預金を預かって、それを融資しているんです。どこに融資しているのかはわからないのですが。収益性はとてつもなく良いんです。

インフラをガッツリ取りに行くか、ニッチなとこを攻めていくしかないと、初めから決断してやって行かないと、なんとなくの競争だと勝てないんだと思うんです。
こういうのはすごい優秀な人たちが、すごい一生懸命にやっているビジネスに違いないんです。それでも勝てないのは最初からやり方を間違えていたとしか思えない。
自分たちが商売をやる上で、また自分たちのお客様がどんな商売をしていくかという話を考える上で、参考になるような良い事例じゃなかったのかなと思います。
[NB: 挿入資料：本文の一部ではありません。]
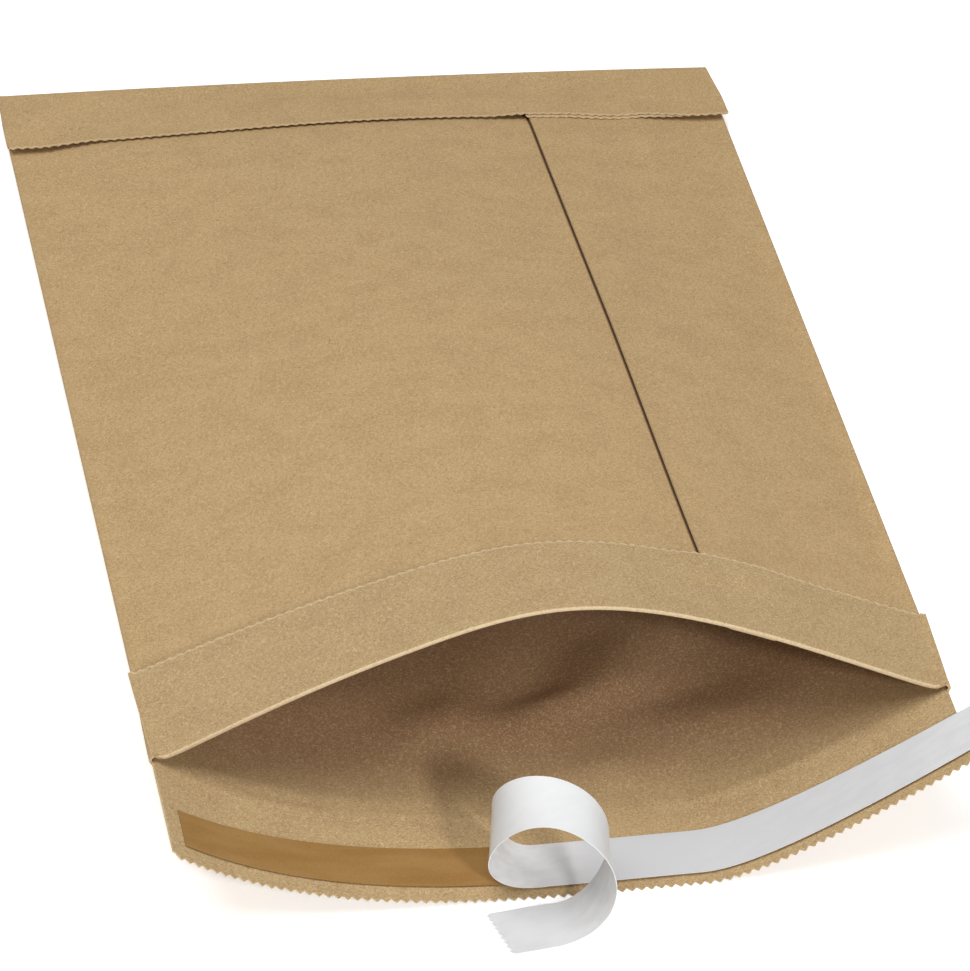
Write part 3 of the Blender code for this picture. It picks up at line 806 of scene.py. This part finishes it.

毎回のことだけど、数字見ていると意外なことがあるよね。
例えば、SHARPの単体が債務超過だったとか。連結純損益率1.5%だったりとか。意外と3兆円以上の売り上げがあったとか。ジャパンディスプレイもアイルランド宛の売り上げが30%あったとか。公表されているんだけれども、よく知らない。
こういうことを知っていることによって、ジャパンディスプレイの売り上げの30%超がアイルランドだったと知っていても1円にもならないけれども、こういうネタが少しでもあつまってくると、お客様の数字を分析しなくてはいけないときや、また何かやらなきゃいけないときのストックになると思うんだよね。
こういうのを続けていって、100とか200とか300とか、持っていると自分の武器になるじゃないですか。
違う業界のことって結構参考になるじゃないですか。
違う業界で、しかもスピードがとても早い業界のことが、きっとスピードが遅い業界にも同じことが発生するんですよ。そういう意味で「歴史は回る」いうことで、こういったサンプルを増やしていきたいと思っております。

さっきの話で、イオン銀行は日本新光銀行を買収してたんだね。
しかも住宅ローンの貸付をやっているのか。住宅ローンはオートローンほどではないが、美味しいんだよね。担保をがっつり抑えているから。返せなかったら売ってしまえば良いから。
そこの管理さえ間違えなければ、調達金利はとてつもなく低いので、それは大きいよ。
ただ、オートローンには勝てないんだよね。
トヨタやホンダのオートローンは5%とか6%取っているので、儲かるんだよね。勝てない。

次回もよろしくお願い致します。